### GOAL
Return only the lines between the line holding "drawer_1_front();" and the line holding "if empty is", the two boundary lines included, exactly as they appear.

### SUPPLIED DATA
+++++

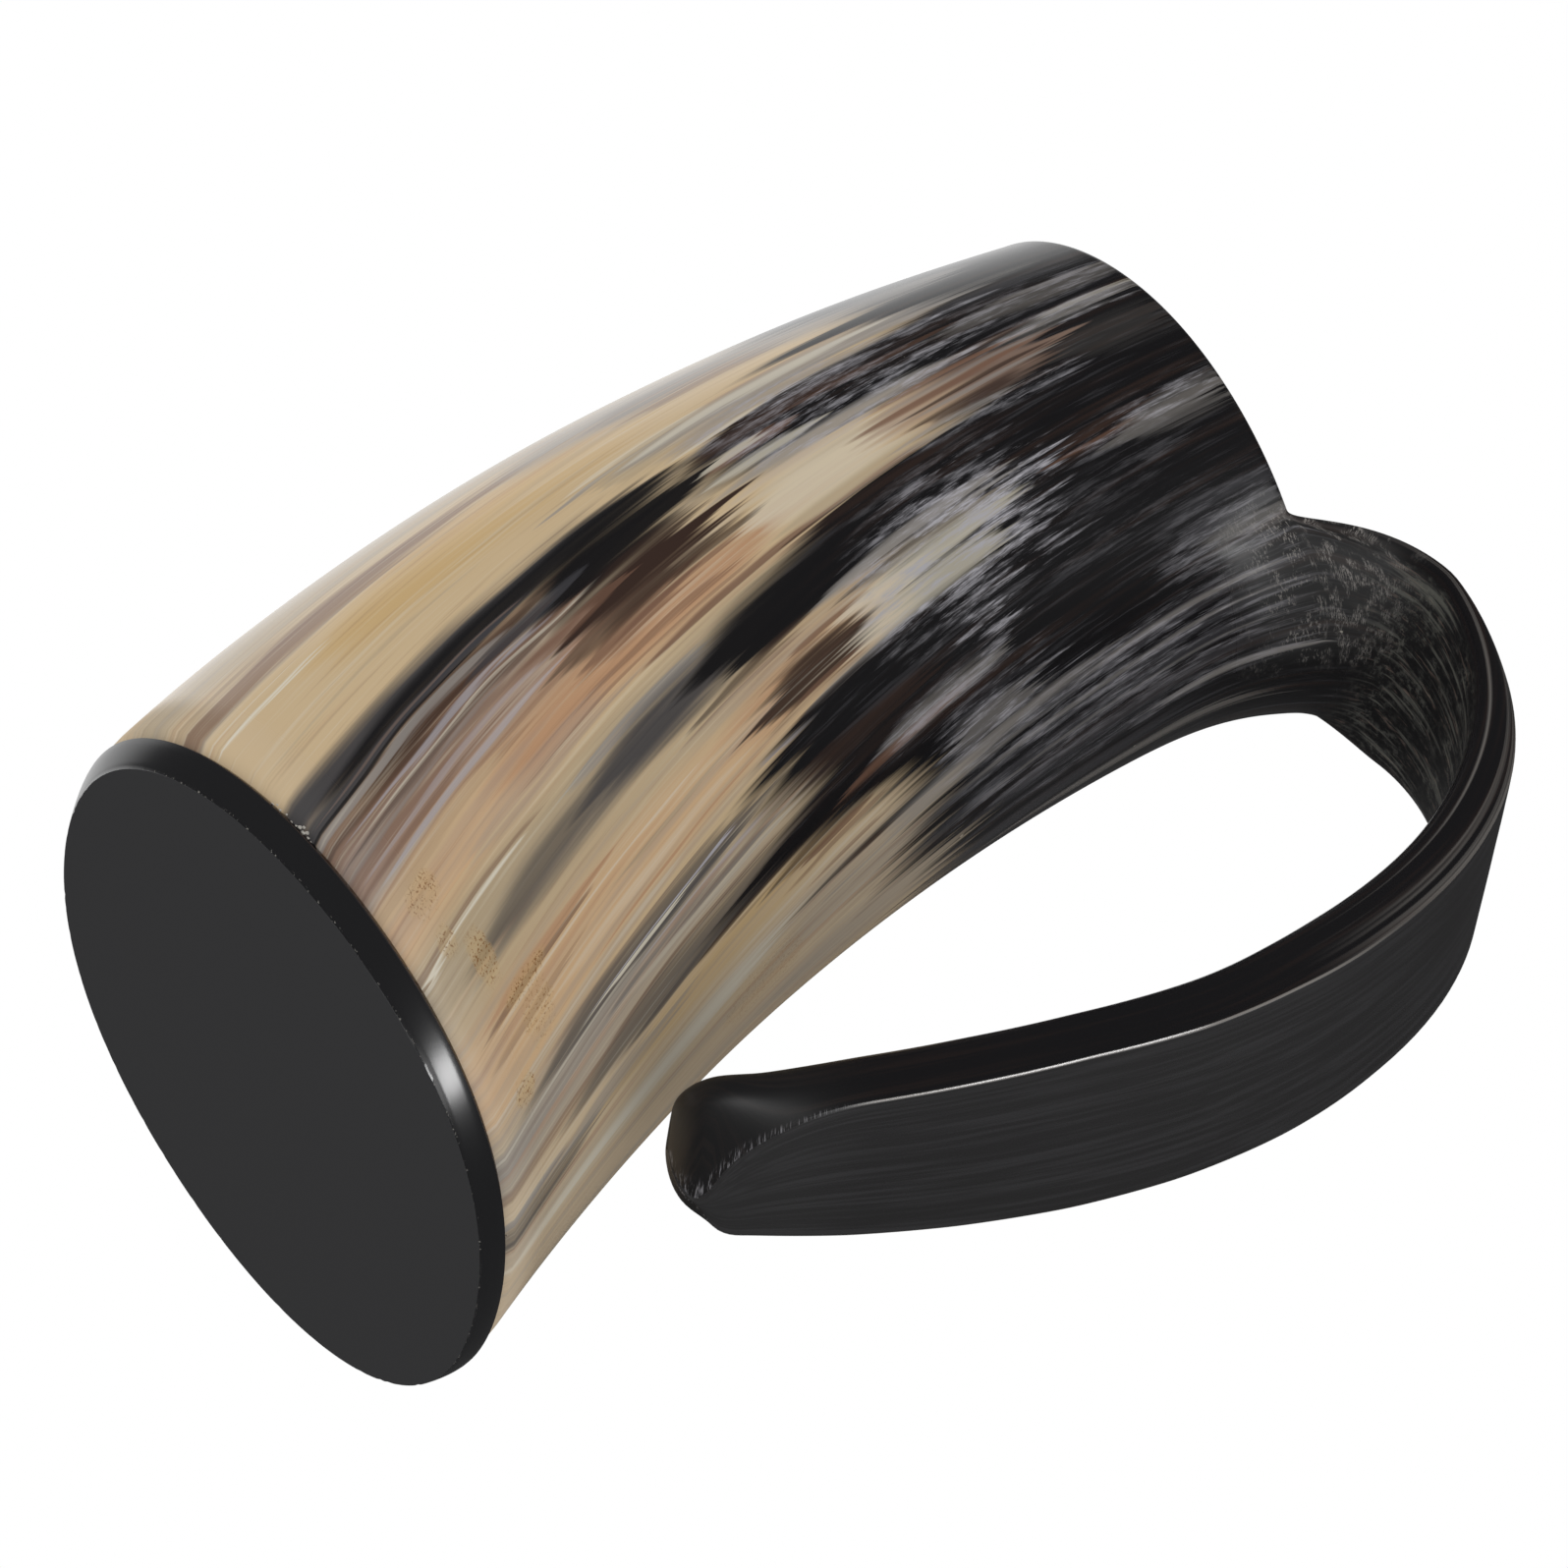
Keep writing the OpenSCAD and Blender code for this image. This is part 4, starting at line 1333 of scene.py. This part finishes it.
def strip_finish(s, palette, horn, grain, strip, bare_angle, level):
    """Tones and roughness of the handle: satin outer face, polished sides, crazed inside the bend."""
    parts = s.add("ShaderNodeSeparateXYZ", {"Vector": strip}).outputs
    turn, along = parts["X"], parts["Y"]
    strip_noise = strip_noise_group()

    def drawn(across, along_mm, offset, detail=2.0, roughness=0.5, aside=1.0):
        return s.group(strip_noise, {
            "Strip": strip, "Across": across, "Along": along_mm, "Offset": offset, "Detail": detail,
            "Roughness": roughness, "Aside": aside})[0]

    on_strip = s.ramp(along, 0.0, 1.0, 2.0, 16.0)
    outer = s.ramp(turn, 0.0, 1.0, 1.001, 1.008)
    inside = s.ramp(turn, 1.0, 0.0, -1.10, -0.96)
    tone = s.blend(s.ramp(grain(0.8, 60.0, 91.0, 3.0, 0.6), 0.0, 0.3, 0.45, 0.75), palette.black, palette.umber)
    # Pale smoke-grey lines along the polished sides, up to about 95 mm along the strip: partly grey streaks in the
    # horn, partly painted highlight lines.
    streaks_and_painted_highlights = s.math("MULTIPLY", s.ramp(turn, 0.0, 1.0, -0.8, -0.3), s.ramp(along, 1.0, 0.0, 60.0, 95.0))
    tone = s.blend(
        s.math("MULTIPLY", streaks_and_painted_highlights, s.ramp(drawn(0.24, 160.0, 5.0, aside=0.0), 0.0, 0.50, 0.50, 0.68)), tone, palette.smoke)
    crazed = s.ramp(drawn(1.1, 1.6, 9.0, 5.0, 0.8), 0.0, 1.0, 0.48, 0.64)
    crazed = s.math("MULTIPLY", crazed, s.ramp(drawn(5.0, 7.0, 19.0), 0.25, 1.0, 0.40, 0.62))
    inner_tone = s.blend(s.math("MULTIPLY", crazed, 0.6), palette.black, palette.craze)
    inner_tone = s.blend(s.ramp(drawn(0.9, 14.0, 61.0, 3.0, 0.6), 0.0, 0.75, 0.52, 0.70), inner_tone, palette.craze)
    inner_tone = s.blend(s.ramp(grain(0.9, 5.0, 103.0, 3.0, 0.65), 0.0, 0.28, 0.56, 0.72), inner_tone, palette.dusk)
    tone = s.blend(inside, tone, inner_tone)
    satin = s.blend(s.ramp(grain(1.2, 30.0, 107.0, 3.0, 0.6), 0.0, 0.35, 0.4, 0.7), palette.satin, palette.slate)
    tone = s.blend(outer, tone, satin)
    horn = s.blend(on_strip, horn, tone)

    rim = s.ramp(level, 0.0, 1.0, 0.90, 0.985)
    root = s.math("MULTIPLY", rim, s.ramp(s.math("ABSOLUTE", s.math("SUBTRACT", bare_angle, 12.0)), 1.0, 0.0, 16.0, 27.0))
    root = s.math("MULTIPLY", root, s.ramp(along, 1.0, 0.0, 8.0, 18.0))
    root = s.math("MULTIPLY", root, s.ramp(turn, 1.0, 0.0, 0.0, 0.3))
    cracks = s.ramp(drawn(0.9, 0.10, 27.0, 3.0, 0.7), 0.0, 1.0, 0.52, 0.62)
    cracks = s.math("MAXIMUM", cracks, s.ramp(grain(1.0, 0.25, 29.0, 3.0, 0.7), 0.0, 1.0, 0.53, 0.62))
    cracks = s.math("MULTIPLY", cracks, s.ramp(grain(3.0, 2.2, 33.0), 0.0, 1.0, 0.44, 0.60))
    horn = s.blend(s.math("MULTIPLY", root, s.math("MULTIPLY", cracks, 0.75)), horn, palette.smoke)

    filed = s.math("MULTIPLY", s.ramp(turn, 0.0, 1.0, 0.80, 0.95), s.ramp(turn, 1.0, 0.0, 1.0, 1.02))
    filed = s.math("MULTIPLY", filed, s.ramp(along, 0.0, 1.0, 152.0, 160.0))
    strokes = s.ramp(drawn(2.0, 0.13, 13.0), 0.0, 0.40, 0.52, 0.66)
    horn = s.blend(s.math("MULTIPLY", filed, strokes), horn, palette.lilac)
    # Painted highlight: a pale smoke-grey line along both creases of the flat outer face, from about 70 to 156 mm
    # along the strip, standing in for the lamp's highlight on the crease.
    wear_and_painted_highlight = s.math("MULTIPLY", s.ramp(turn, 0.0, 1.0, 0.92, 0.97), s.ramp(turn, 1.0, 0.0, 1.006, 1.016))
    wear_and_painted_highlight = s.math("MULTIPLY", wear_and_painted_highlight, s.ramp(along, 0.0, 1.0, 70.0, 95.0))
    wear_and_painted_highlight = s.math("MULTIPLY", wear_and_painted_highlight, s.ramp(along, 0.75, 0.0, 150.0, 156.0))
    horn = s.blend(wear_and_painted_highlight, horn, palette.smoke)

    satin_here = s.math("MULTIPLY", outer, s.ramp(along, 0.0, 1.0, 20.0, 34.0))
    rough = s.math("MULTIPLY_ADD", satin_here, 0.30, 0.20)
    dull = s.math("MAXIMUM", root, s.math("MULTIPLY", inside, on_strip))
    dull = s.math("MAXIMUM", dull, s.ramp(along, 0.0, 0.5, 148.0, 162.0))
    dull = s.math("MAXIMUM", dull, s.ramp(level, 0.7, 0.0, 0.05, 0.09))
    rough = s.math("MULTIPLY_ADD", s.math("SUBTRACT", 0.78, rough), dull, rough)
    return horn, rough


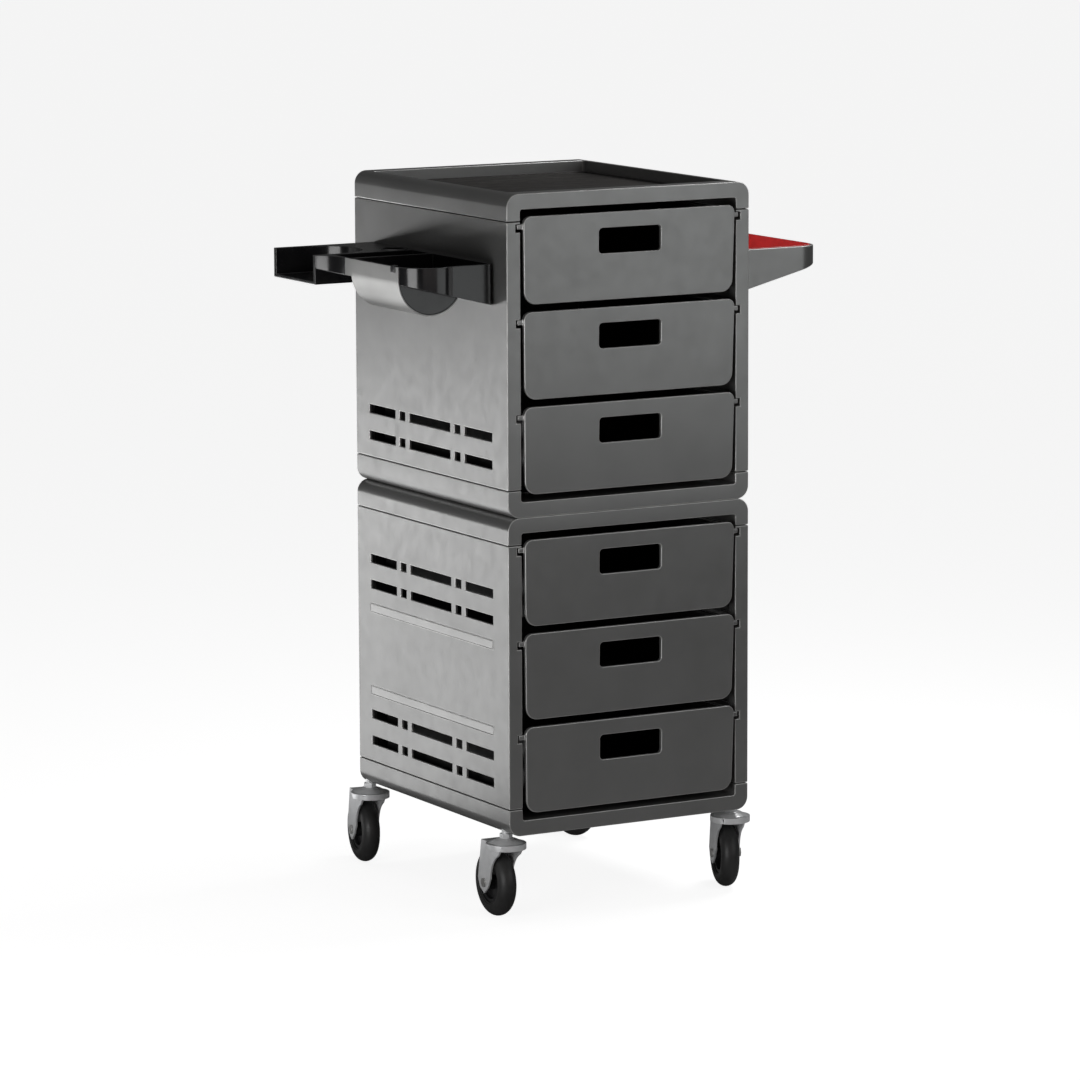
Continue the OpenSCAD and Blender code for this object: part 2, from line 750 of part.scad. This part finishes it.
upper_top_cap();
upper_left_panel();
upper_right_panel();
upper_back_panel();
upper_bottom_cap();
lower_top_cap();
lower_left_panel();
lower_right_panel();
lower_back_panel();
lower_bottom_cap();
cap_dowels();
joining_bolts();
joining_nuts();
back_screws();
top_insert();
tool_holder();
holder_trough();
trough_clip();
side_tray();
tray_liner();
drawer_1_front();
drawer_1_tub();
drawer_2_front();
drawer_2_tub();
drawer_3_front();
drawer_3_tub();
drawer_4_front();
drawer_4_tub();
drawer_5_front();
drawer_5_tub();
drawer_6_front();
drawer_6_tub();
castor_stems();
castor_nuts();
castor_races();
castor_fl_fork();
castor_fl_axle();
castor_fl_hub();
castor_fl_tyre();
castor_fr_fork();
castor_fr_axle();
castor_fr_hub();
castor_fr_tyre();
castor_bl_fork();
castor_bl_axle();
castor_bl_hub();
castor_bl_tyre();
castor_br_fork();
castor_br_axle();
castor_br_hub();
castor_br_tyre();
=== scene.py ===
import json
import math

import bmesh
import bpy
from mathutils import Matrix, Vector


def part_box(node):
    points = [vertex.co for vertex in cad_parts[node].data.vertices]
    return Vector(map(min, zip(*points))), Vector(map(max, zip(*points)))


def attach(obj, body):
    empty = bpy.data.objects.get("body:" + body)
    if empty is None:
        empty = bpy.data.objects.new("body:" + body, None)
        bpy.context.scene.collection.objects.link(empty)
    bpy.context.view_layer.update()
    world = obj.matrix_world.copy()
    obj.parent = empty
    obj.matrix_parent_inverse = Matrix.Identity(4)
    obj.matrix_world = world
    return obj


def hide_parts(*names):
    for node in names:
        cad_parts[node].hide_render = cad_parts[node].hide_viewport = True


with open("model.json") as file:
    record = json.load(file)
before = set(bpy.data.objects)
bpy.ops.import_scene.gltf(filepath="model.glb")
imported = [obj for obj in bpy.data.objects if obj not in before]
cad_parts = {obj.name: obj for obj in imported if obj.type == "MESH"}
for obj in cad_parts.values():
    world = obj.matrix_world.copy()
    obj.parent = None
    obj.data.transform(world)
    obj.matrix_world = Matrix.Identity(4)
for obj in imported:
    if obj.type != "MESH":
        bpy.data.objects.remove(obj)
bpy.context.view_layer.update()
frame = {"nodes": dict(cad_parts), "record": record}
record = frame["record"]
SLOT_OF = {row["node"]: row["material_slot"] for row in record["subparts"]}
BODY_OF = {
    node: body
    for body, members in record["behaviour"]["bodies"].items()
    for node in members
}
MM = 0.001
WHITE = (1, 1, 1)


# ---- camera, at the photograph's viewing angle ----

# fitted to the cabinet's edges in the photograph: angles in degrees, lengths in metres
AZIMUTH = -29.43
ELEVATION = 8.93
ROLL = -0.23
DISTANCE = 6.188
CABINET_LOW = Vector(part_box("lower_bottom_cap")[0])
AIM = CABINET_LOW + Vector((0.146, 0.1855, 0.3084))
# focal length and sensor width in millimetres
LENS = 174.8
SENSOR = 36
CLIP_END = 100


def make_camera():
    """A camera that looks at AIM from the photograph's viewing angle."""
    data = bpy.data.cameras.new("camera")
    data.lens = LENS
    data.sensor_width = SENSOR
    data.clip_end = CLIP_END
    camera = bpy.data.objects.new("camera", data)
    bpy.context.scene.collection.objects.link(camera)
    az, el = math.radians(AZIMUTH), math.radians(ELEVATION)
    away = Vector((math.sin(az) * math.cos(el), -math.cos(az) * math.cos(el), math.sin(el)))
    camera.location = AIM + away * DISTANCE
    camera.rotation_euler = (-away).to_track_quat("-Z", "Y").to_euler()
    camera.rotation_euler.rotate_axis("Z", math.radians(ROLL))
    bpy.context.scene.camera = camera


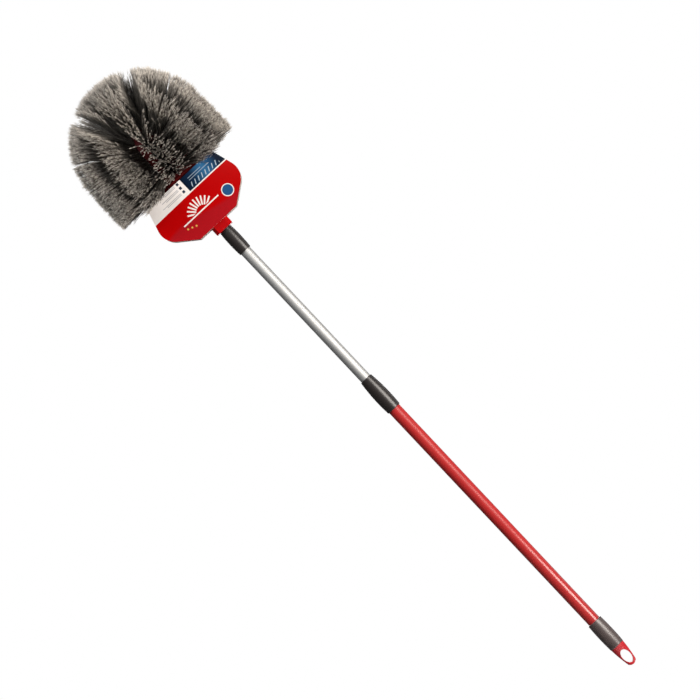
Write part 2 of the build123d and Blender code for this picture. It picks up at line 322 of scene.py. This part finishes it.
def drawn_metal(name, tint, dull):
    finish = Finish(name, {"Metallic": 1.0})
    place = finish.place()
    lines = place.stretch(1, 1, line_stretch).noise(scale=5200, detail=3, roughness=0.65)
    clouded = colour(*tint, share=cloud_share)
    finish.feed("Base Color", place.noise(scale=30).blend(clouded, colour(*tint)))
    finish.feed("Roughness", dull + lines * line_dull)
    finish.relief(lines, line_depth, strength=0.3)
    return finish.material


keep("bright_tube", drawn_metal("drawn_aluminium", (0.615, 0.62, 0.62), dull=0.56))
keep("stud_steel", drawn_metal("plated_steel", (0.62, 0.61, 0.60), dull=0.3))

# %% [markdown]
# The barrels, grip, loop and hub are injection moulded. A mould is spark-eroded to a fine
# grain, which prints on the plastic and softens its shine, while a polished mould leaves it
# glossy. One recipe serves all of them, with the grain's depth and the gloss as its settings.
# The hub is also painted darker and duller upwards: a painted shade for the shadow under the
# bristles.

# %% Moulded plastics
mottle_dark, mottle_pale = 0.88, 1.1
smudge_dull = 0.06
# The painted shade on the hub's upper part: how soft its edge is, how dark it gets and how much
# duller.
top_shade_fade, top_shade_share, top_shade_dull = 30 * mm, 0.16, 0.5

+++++

### CORRECT OUTPUT
drawer_1_front();
drawer_1_tub();
drawer_2_front();
drawer_2_tub();
drawer_3_front();
drawer_3_tub();
drawer_4_front();
drawer_4_tub();
drawer_5_front();
drawer_5_tub();
drawer_6_front();
drawer_6_tub();
castor_stems();
castor_nuts();
castor_races();
castor_fl_fork();
castor_fl_axle();
castor_fl_hub();
castor_fl_tyre();
castor_fr_fork();
castor_fr_axle();
castor_fr_hub();
castor_fr_tyre();
castor_bl_fork();
castor_bl_axle();
castor_bl_hub();
castor_bl_tyre();
castor_br_fork();
castor_br_axle();
castor_br_hub();
castor_br_tyre();
=== scene.py ===
import json
import math

import bmesh
import bpy
from mathutils import Matrix, Vector


def part_box(node):
    points = [vertex.co for vertex in cad_parts[node].data.vertices]
    return Vector(map(min, zip(*points))), Vector(map(max, zip(*points)))


def attach(obj, body):
    empty = bpy.data.objects.get("body:" + body)
    if empty is None:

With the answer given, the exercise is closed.